Surface characterization of Mn(x)Ge(1−x) and Cr(y)Mn(x)Ge(1−x−y) dilute magnetic semiconductors

Abstract

We have used x-ray photoemission electron microscopy (XPEEM) and x-ray absorption spectroscopy (XAS) to characterize Mn(x)Ge(1−x) and Cr(y)Mn(x)Ge(1−x−y) films grown by molecular beam epitaxy. The surface layers of the as-grown films probed by XPEEM present segregation of Mn-rich phases. XAS using both total electron yield and fluorescence yield detection shows that the films are heavily oxidized after exposure to air. Etching in HF and HCl can be used to reduce oxidation, but inhomogeneities in the surface composition might not be completely eliminated depending on the Mn concentration. X-ray magnetic circular dichroism (XMCD) measurements reveal that neither the etched nor the as-grown films present remanent ferromagnetic behavior down to a temperature of 5 K within the probing depth of the fluorescence yield (~20 nm). Mn is paramagnetic in both the oxidized and etched samples, with an increased tendency to order magnetically toward the interior of the films.

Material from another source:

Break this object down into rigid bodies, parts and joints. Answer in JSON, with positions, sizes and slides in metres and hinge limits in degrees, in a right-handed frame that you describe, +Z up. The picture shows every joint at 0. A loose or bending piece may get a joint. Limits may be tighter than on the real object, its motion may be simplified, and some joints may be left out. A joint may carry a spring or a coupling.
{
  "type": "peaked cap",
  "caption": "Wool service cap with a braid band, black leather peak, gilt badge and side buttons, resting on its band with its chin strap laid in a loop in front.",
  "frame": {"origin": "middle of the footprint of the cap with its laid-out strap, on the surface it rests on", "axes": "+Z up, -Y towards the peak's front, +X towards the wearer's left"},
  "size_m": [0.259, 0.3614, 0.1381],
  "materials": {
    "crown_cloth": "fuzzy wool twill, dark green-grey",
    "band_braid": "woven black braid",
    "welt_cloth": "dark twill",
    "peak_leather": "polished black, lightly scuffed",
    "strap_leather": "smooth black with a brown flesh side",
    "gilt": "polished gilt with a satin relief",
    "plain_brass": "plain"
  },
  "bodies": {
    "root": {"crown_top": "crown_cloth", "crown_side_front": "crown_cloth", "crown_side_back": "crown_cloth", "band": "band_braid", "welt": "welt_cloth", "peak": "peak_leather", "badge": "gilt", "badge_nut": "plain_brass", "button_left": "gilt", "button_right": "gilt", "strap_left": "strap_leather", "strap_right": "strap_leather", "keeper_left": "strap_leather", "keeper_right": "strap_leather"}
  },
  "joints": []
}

Cr in Cr(y)Mn(x)Ge(1−x−y) possesses a paramagnetic moment only in the oxidized form. A comparison of the XAS line shapes obtained in the present study with those of Mn impurities deposited on Ge and GaAs surfaces demonstrates that the interpretation of XAS spectra of Mn-doped dilute magnetic semiconductors in the literature is often affected by residual oxidation.